By our correspondents
May 05, 2016

MELBOURNE: Chris Gayle could yet return to the Melbourne Renegades next summer, after the team’s coach David Saker described the controversy surrounding his sideline interview with broadcaster Mel McLaughlin as “a bit of a beat-up”.

Gayle sparked outrage in January when he used a mid-match interview to ask McLaughlin out and told her “don’t blush, baby”, which Cricket Australia CEO James Sutherland at the time described as “borderline harassment”. The Melbourne Renegades fined Gayle $10,000 but stopped short of suspending him over the incident.

Sutherland said last month that Cricket Australia was unlikely to ban clubs from signing Gayle for next summer’s BBL, although it still appeared unlikely he would return to the competition in any case. Saker said that while Gayle’s conduct was wrong, it would not be cause not to sign him again if the Renegades decided he would help their chances of winning the title.

“That doesn’t enter my mind,” Saker told the Age. “I just pick a squad of players. If the hierarchies or people in higher positions than myself come down on that, they do. All I try to do is pick a squad to win.
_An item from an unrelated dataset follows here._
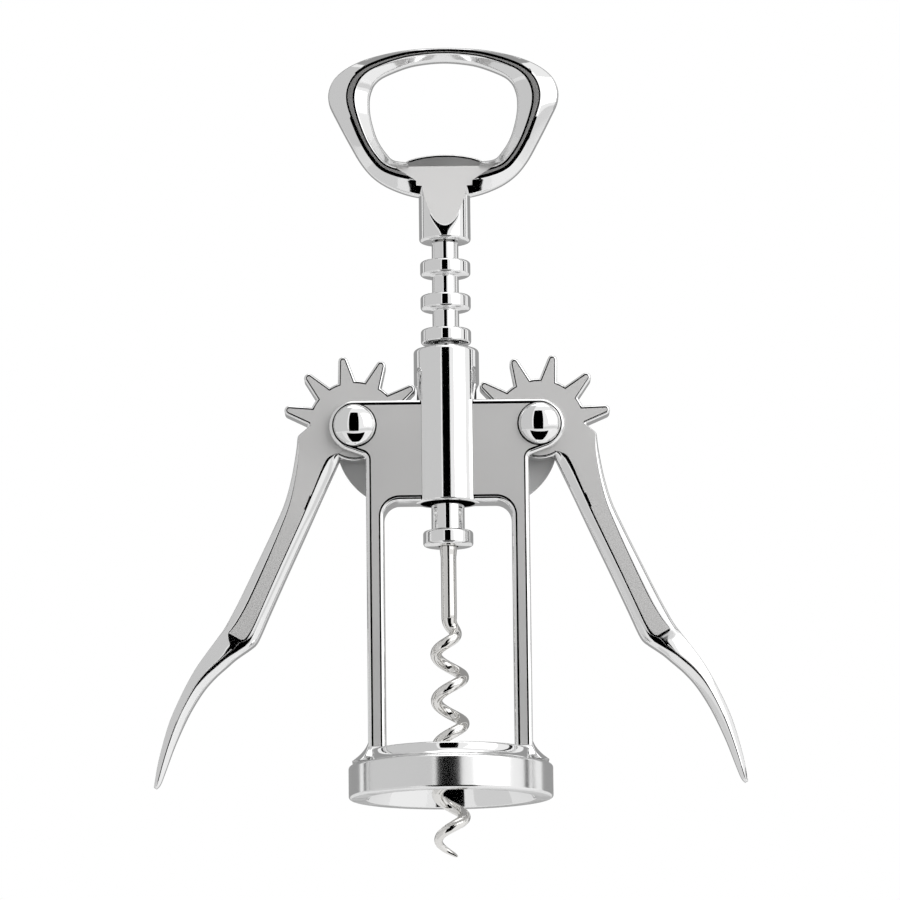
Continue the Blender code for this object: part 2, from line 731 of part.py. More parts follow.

“We know it was the wrong thing to do and he probably identified that quite quickly. We all did. But I think what happened afterwards was a bit of a beat-up. We really want women in sport and I think in Australia we’re embracing that quite well. Mel does a fantastic job with what she does. We know it was wrong, but a lot of people put their two bobs-worth in that probably didn’t need to.”

Saker said he was not aware of any directive, either official or unofficial, from Cricket Australia declaring that Gayle was persona-non-grata in the BBL.

“Not to me. It might have come to our CEO, but not that I know of and I don’t think that would happen,” Saker said. “It was the wrong thing to do, but it’s not the end of the world, I wouldn’t have thought.”

Despite Saker’s comments, it remains to be seen whether the Renegades would want to re-sign Gayle from a pure cricket point of view. Last summer he scored 260 runs at 32.50 and managed just one half-century from his eight appearances. Saker foreshadowed his team needing an overseas bowler, although he said it was still possible they could sign Gayle again.

“There’s still a chance of that,” he said. “To be fair we probably need an overseas bowler though. We’re looking at whether to go down that track or to recruit a bowler from inside Australia. So we’re going through whether we need to re-sign Chris Gayle.”